Despite not being picked for his lack of pace, Chahal stuck to his strengths. With returns of 1/23, 1/26, 3/11, 2/18 and 3/29 so far, it looks to have paid well so far. All three wickets he picked against Punjab Kings in Sharjah on Sunday were essentially danglers – two conventional leg-breaks to Mayank Agarwal and Sarfaraz Khan, and a tossed-up delivery to Nicholas Pooran. More than half of his deliveries were either full or further of good length. Compared to Chahar’s average bowling speed, which hovers around 88 kph, Chahal bowls at around 85 kph. He has not slowed down or speeded up between the India and the UAE legs of the IPL, he’s just pitched the ball in the right areas in this leg. 

The overall trend, nevertheless, is for spinners to bowl quicker through the air. 

“In T20 the grounds are smaller. Expecting spinners to flight the ball in T20 is a little unfair,” said former left-arm spinner Maninder Singh. “If you try to take wickets and get hit for 20 runs in an over, the momentum shifts. That’s why they are going flatter. If you are only a bowler and not someone who can compensate with the bat as well, you can’t afford to concede big runs in your first over.” 

Till Sunday, Ashwin, one of the world’s best Test spinners, hadn’t averaged less than 91.3 kph in the IPL. Patel averaged at least 93.9 kph as well. Both have bowled 2-3 clicks slower in Sharjah than in Dubai and Abu Dhabi, possibly because it’s a slower pitch. Chakravarthy hasn’t bucked this trend as well, averaging 95.4 kph, 95.3 kph and 92.1 kph in Abu Dhabi, 95.3 kph in Dubai and 93.8 kph in Sharjah. Quickest among the spinners picked for the World Cup though is Jadeja who has averaged 96.4 kph and 96.2 kph in Abu Dhabi, 95 kph in Dubai, 95.6 kph and 96.5 kph in Sharjah. With an economy of 6.76 and two wickets in the UAE leg, Jadeja has shown the template of bowling quick and straight in the channel works perfectly well. At the same time, spinners are also working on using pace in moderation, creating more variations as a result but not junking the conventional tossed-up deliveries completely.

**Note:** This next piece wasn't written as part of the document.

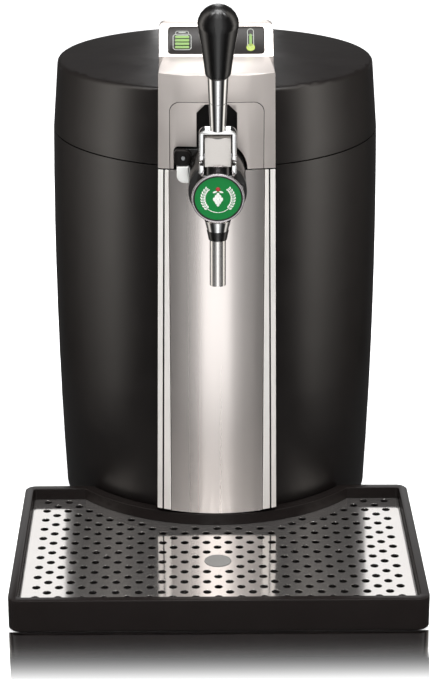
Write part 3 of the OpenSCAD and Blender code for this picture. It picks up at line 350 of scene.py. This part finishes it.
# ---- Base, feet and frame under the skin ----
# The base plate, the band's carrier and the chamber's collar are moulded in plain black
# ABS, greyer and duller than the skin. The feet and the lid's gasket are pressed into
# place. They are black rubber, which is matt and drinks the light.
abs_plain = finish("plain black ABS", "#242221", 0.5, grain=1.0, depth=0.02)
dress(abs_plain, "base_plate", "fascia_carrier", "chamber_collar", "fan_frame", "fan_rotor",
      "mains_inlet")
rubber = finish("black rubber", "#161616", 0.75, grain=0.5, depth=0.03)
dress(rubber, "feet", "lid_gasket")

# ---- Cooled chamber ----
# The keg stands in a white polystyrene cup in polyurethane foam. An aluminium plate, a
# Peltier element with ceramic faces, a finned heat sink and a fan draw the heat out.
# The cup has a soft sheen, and the foam is matt with open pores.
polystyrene = finish("white polystyrene, vacuum formed", "#dcdcda", 0.28, grain=2.0, depth=0.01,
                     spread=0.015)
dress(polystyrene, "chamber_liner", "lid_liner")
foam = finish("rigid polyurethane foam", "#d9cda0", 0.85, grain=1.2, depth=0.25, spread=0.12)
dress(foam, "insulation_jacket", "lid_foam")
# Extruded aluminium shows fine lines along the fins; fired ceramic is chalk white.
aluminium = finish("extruded aluminium", "#b4b8ba", 0.35, metallic=1.0, grain=0.5, depth=0.01,
                   stretch=(1, 1, 0.02))
dress(aluminium, "cold_plate", "heat_sink")
ceramic = finish("alumina ceramic", "#ecece8", 0.45, grain=0.4, depth=0.005)
dress(ceramic, "peltier_module")
# Zinc plate is a cold grey with cloudy patches. The boards have a clear green mask on them.
zinc = finish("zinc-plated steel", "#a2a4a6", 0.3, metallic=1.0, grain=1.5, depth=0.01, spread=0.12)
dress(zinc, "cover_screws", "fan_screws", "power_supply", "temperature_sensor", "hinge_pins",
      "tap_bracket", "latch_pin", "lever_pins")
solder_mask = finish("green solder mask", "#1d5b33", 0.25, grain=2.5, depth=0.03, spread=0.2)
dress(solder_mask, "control_board", "display_board")

# ---- Front band on the barrel ----
# A bowed panel of stainless steel, brushed and lacquered, between two pairs of bright
# strips. The panel is glued to its carrier, and the strips are clipped in beside it.
# The brushing runs up and down, and spreads each highlight out sideways.
steel = finish("brushed stainless steel panel", "#e7e0dc", 0.28, metallic=1.0, grain=0.35,
               depth=0.002, stretch=(1, 1, 0.012), spread=0.03, rough_spread=0.03, edge=0.25,
               Anisotropic=0.9, Anisotropic_Rotation=0.25)
brushing = add_node(steel.node_tree, "ShaderNodeTangent", direction_type="RADIAL", axis="Z")
steel.node_tree.links.new(brushing.outputs[0],
                          steel.node_tree.nodes["Principled BSDF"].inputs["Tangent"])
dress(steel, "fascia_panel")

# Seen from above, the band's face is an arc of radius BAND_BOW.
BAND_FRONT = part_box("fascia_panel")[0].y
BAND_BOW = 0.240
GROOVE_SHADE_DEPTH = 0.0003


def band_depth(point):
    """How far a point lies behind the band's bowed face."""
    return point.y - (BAND_FRONT + BAND_BOW - math.sqrt(BAND_BOW ** 2 - point.x ** 2))


def shaded(piece, material, chosen):
    """Gives a second material to the faces whose middle is chosen. Here that is black rubber, as
    painted shade in grooves and gaps.
    """
    piece.data.materials.append(material)
    for face in piece.data.polygons:
        if chosen(face.center):
            face.material_index = 1


# The strips' faces are bright. Their rounded faces that lie deeper behind the band's face get black
# rubber, which is painted shade in the grooves between them.
bright = finish("bright anodised aluminium strip", "#f6f2ee", 0.22, metallic=0.25, grain=2.0,
                depth=0.002, spread=0.02, rough_spread=0.03)
rails = rounded("fascia_rails", "bright_strips", 1.3, bright, steps=5)
shaded(rails, rubber, lambda middle: band_depth(middle) > GROOVE_SHADE_DEPTH)
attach(rails, "housing")

# ---- Lid front, console and tap surround ----
# Moulded ABS with a satin silver lacquer: metal flakes under a clear coat, so it is
# pale where it faces the light and greyer on its upright face.
silver = finish("satin silver lacquer", "#cfc7c2", 0.31, metallic=0.5, grain=0.3, depth=0.004,
                spread=0.03, rough_spread=0.04, Coat_Weight=0.25, Coat_Roughness=0.2)

# Black rubber paints shade into each gap of the lacquered front: in the recess that takes the panel
# round the tap, and on the underside at the lid's seam.
surround_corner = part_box("tap_surround")[1]
RECESS_MARGIN = 0.0017
RECESS_HALF = surround_corner.x + RECESS_MARGIN
RECESS_TOP = surround_corner.z + RECESS_MARGIN
RECESS_BACK = -0.055
RECESS_SHADE_DEPTH = 0.0003
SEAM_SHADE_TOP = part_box("lid_fascia")[0].z + 0.0008


def in_painted_front_shade(middle):
    """Whether a face of the lid's front lies in the recess or at the seam, where shade is painted.
    """
    recess = (abs(middle.x) < RECESS_HALF and middle.z < RECESS_TOP
              and middle.y < RECESS_BACK and band_depth(middle) > RECESS_SHADE_DEPTH)
    return recess or middle.z < SEAM_SHADE_TOP


front = rounded("lid_fascia", "lid_front_and_console", 1.5, silver, steps=4)
# The chosen faces get black rubber as painted shade.
shaded(front, rubber, in_painted_front_shade)
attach(front, "lid")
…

The nature of the pitch is a factor as well. Chakravarthy, for example, loves bowling on non-turning pitches. 

“My style of bowling is such that turning wickets don’t suit me much. Chennai doesn’t suit me,” he said on iplt20.com

With the UAE pitches not offering much spin anyway, Chakravarthy is focusing on bowling in the channel, making the ball move away just enough to create confusion. Giving the ball air, however, remains key to taking wickets in the UAE. Like when Ashwin got the ball to spin to turn away from KKR captain Eoin Morgan, luring him into punching it, which resulted in an outside edge to first slip instead. Possibly because of his height that makes the bowling trajectory look almost always flat, Patel is often bracketed as someone who relies on speed. But against Mumbai Indians’ Quinton de Kock, he tossed up the ball slightly wider and made it dip on him just as he was connecting. 

“I thought he would try to attack me. I felt he would try to go over cover and that’s why I went wide of off-stump, he ended up slicing it to backward point,” said Patel after the match where he returned Man-of-the-Match winning figures of 3/21. “I think I’m varying my pace well. It’s crucial as to how you use your fingers to get revolutions, the body action is important. It’s all about how you finish the action, the amount of pace variations is the key.”